Through Freedom’s training arm, known as the International Substance Abuse Addiction Centre of Studies, or ISSACS, hundreds of professional addiction workers have received training and are now qualified to work in drug-rehabilitation facilities around the region. In Egypt alone, nearly 60 centres for narcotics-related treatment, outreach, or counselling exist. All are operated by graduates of ISSACS.

This is quite a revolution. Before the 1990s, the medical community in Egypt had no concept of a group-based therapeutic approach to addiction. Even today, the Ministry of Health does not recognise addiction treatment as an independent branch of healthcare.

For government health officials, the idea of helping a former addict through rehabilitation is too un-medical, so to speak. It is not what doctors do. Serious facilities lock addicts in a ward, give them prescription drugs to get them off street drugs, and release them only upon doctors’ orders. They don’t have facilities that look like summer camps, and they don’t allow addicts to leave if they change their mind.

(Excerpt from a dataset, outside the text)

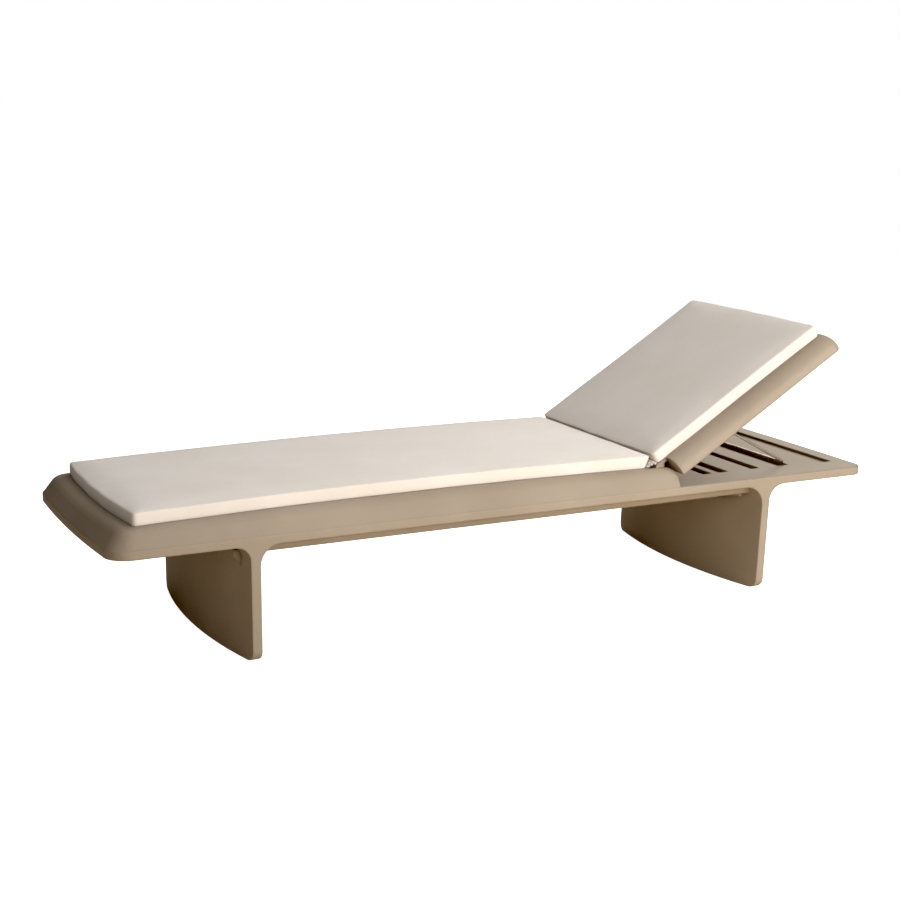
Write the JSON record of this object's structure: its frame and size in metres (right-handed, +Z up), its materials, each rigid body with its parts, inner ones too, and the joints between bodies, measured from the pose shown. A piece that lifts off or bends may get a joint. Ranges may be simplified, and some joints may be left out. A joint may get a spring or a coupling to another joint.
{
  "type": "relaxation lounger",
  "caption": "Low moulded relaxation lounger with bowed blade legs, a hinged backrest on a wire prop and notches, and loose flat pads.",
  "frame": {"origin": "on the floor under the middle of the moulded body", "axes": "+X along the lounger to the head end, +Y across it to the far side, +Z up"},
  "size_m": [2.0796, 0.696, 0.6873],
  "materials": {
    "moulding": "fine satin moulded skin, warm taupe",
    "pad_fabric": "pale beige woven spa fabric",
    "foam": "open-cell foam, hidden in the covers",
    "steel": "zinc-plated folded and forged steel",
    "screw_steel": "plated socket screws",
    "wire_steel": "stainless wire, softly polished",
    "nylon": "natural nylon",
    "clip_plastic": "black moulded nylon",
    "buffer_rubber": "soft black rubber",
    "glide_rubber": "hard black rubber",
    "hook_tape": "hook-and-loop tape"
  },
  "bodies": {
    "base": {"lounger_body": "moulding", "leg_glides": "glide_rubber", "hinge_bracket_near": "steel", "hinge_bracket_far": "steel", "bracket_screws": "screw_steel", "hinge_pins": "steel", "seat_grip_pads": "hook_tape", "seat_foam": "foam", "seat_cover": "pad_fabric"},
    "backrest": {"backrest_panel": "moulding", "hinge_arm_near": "steel", "hinge_arm_far": "steel", "arm_screws": "screw_steel", "hinge_bushes": "nylon", "panel_buffers": "buffer_rubber", "prop_clips": "clip_plastic", "clip_screws": "screw_steel", "prop_bushes": "nylon", "back_grip_pads": "hook_tape", "back_foam": "foam", "back_cover": "pad_fabric"},
    "prop": {"prop_wire": "wire_steel"}
  },
  "joints": [
    {"name": "backrest_recline", "type": "hinge", "parent": "base", "child": "backrest", "pos_m": [0.41, 0, 0.325], "axis": [0, -1, 0], "range_deg": [-31.5, 17.5]},
    {"name": "prop_swing", "type": "hinge", "parent": "backrest", "child": "prop", "pos_m": [0.62195, 0, 0.43846], "axis": [0, 1, 0], "range_deg": [-60.5, 33.8]}
  ],
  "couplings": [
    {"joint": "prop_swing", "follows": "backrest_recline", "ratio": 1.91}
  ]
}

Treatment minus coercion just doesn’t make sense to the mainstream medical community in this country.

At Freedom, the idea of a patient, in the sense of someone who should take his medicine and do what the doctor says, doesn’t apply. Addicts are not seen as patients, but rather as willing guests. They are expected to form bonds, friendships, and learn how to look at themselves and the world in a different way. They are also free to leave if they choose. The Freedom programme aims to build trust, not negate it, as the mainstream medical approach tends to do.

When Al-Kharrat explained his method to the mental health officials inspecting his facility, they simply didn’t get it. Either you confine addicts to a ward and lock the door, he was told, or you have no business dealing with them.

After some negotiations, it was agreed that Freedom would operate under a convalescence home licence. The irony here, Al-Kharrat said, is that most government-approved addiction treatment facilities are run by doctors with no real training in this specialisation.

This is why Al-Kharrat’s work is as much about advocacy as it is about rehabilitation. He contends that people who work with addicts should be trained and licensed to deal with addiction. They should have their own syndicate, their own regulations, and their own regulatory bodies. As a member of the Shura Council he has submitted a bill to that effect and is hopeful that it will become law. If so, the treatment of addiction in Egypt will finally be recognised as the specialised field it is.